Don’ts Of ICO Investing
These are essentially, the opposite of everything we listed above. But, if you want specifics, the following tips should help:
Inadequate Information And Lack Of Substance
This is the first red flag. Many scam ICOs tend to overhype their projects –that’s if they even exist in the first place- without telling you exactly what it is and what it hopes to achieve.
So, take your time to read the website and see what solution they intend to provide. As a rule, avoid ICOs that sound like they want to do everything. This indicates a lack of direction or project priority.
You want a project that clearly outlines its goals, solutions, projected growth, clear milestones and an indication of what they intend to achieve in the future. Their projects must be tangible and relatable.
Any project that’s outlandish or containing so much fluff should be ignored completely. Those tend to be scams.
Promise Of ROI In A Short Period
ICOs are meant to fund projects, many of which are at best, in their infancy or beta testing phases. This means investing in them should be done with the intention that returns will be a medium to long term thing.
So, if you find ICOs promising quick returns, chances are it is a fraudulent scheme designed to enrich the founders alone. Walk away and forget about it.

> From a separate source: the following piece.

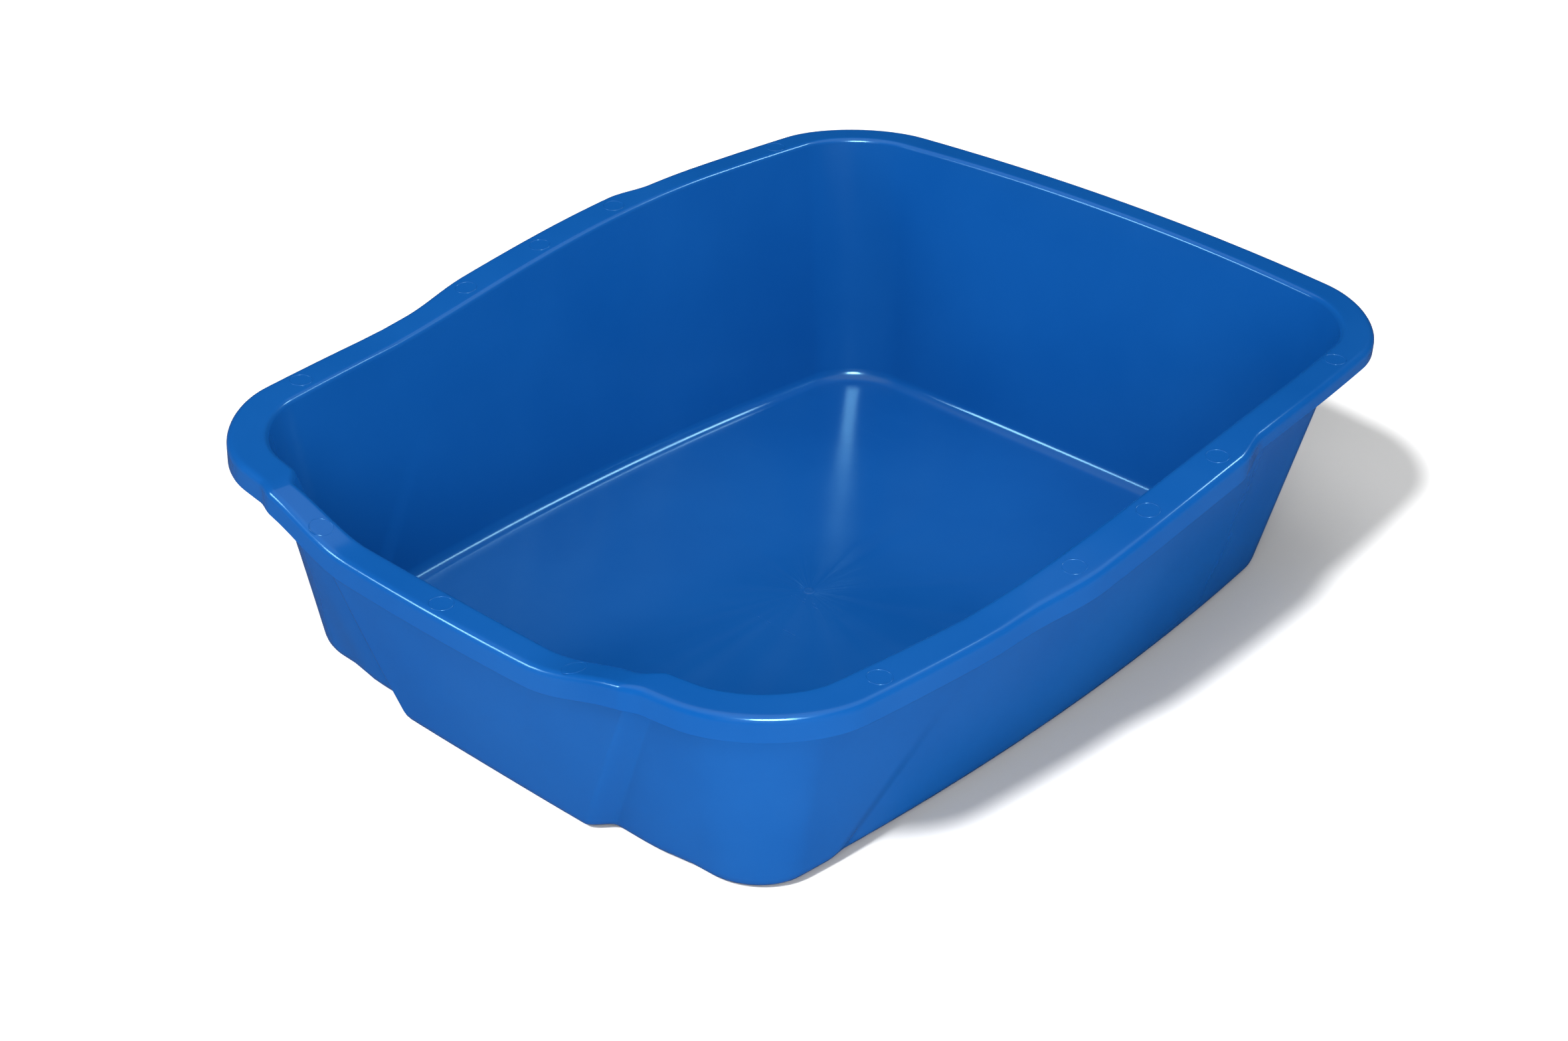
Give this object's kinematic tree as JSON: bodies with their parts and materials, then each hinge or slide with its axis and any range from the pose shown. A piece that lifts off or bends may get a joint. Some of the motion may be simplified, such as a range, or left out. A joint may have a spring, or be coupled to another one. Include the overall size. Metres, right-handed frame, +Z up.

Of course, this is not to say that it can’t make you money in a short while, but that should be more of a ripple effect –probably due to market factors or something- and should be a surprise when it happens, rather than it being a key part of the ICO founder(s) selling points.
Investor Checklist For Traders Conclusion
At the end of the day, there are just a handful of worthy ICOs in the market. And even then, they are risky investments at best.
The best thing to do is up the odds in your favor so that you are placed in a position where even if the token depreciates in value, you’re not worried because you know its long term value.
Just make sure that whatever ICO you invest in, meets the minimum established benchmarks. Good luck in your investing.